We write to strongly support proposed regulation CFPB-2016-0020, RIN 3170-AA51. We are 210 law professors and scholars who teach and write in such disciplines as civil procedure, contracts, consumer law, financial services law, and dispute resolution. This regulation would accomplish two important goals. First, it would bar companies that provide consumer financial products and services from imposing pre-dispute arbitration clauses combined with class action waivers. Second, the proposed regulation would require regulated parties to collect and transmit to the Consumer Financial Protection Bureau (“CFPB”) information regarding use of arbitration in the consumer financial context.
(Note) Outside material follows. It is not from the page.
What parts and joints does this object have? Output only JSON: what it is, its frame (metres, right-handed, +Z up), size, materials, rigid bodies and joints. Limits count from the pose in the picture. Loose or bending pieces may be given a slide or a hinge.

As a group of experienced legal academics, we approach the issues of pre-dispute arbitration clauses and bans on class proceedings from a myriad of different perspectives and political sensibilities. Nonetheless, based on our varied scholarship and teaching backgrounds, we all agree (1) it is important to protect financial consumers’ opportunity to participate in class proceedings; and (2) it is desirable for the CFPB to collect additional information regarding financial consumer arbitration.

The benefits and detriments of both forced arbitration and class actions have been debated vigorously for over twenty years in academia, as well as in litigated cases, Congressional hearings and among the general public. Although some good empirical work has been done on these issues, scholars have consistently asserted the need for more and better data-driven studies. Too often, heated discussions have been based on speculation, rather than data; this is especially problematic given the largely private world of confidential arbitration. Accordingly, we were very pleased when Congress, in enacting the Dodd-Frank Wall Street Reform and Consumer Protection Act, mandated in Section 1028(a) that the CFPB study “the use of agreements providing for arbitration of any future dispute . . . in connection with the offering or providing of consumer financial products or services. . . .” After soliciting suggestions on how to conduct such a study, receiving and incorporating ideas from many corners, and spending three years collecting and analyzing massive amounts of data, the CFPB produced a comprehensive and impressive report in March 2015.The results of this study support the proposed regulation, as discussed below.

CFPB’s study clearly shows that pre-dispute arbitration clauses are extremely common in the consumer financial context, and, indeed, are becoming standard practice across a number of different industries. While the incidence of pre-dispute arbitration clauses varies substantially depending on the consumer product or service, CFPB found that mobile wireless and payday loan contracts virtually always compelled consumers to resolve future disputes through arbitration, and that checking account and credit card contracts mandated arbitration roughly half of the time.2 The CFPB study also found that almost all of the studied arbitration clauses precluded affected consumers from participating in class actions. Yet, despite the prevalence of these clauses, the CFPB found that the majority of financial consumers are not entering into these arbitration clauses knowingly. Based on a national telephonic survey of credit card holders, the CFPB determined, unsurprisingly, that most consumers simply did not focus on dispute resolution clauses when deciding on a credit card, and the vast majority did not understand the implications of forced arbitration. Less than seven percent of consumers whose credit card agreements included arbitration provisions understood that they were precluded from suing the company in court should a dispute arise.

As a group, we have varying perspectives on whether the CFPB regulation goes far enough. Some among us believe the agency should issue a broader regulation banning forced arbitration clauses altogether in consumer financial contracts, whether or not these clauses contain class action waivers. Others among us believe that using pre-dispute arbitration agreements in the consumer context may not be harmful, or may even be beneficial, apart from the class action prohibition. And, still others among us are not sure where they stand on the desirability of banning forced arbitration in this context. Nonetheless, these differences in our perspectives do not undercut our strong agreement that the CFPB is right to both prevent companies from using arbitration to take away financial consumers’ opportunity to participate in class proceedings and require the submission of additional data and information that will allow the agency to further study this important area. We believe that the proposed regulations are critically important to protect consumers and serve the interests of the American public. (1-2, footnotes omitted)

Jean Sternlight at UNLV led the effort to get this letter to the CFPB.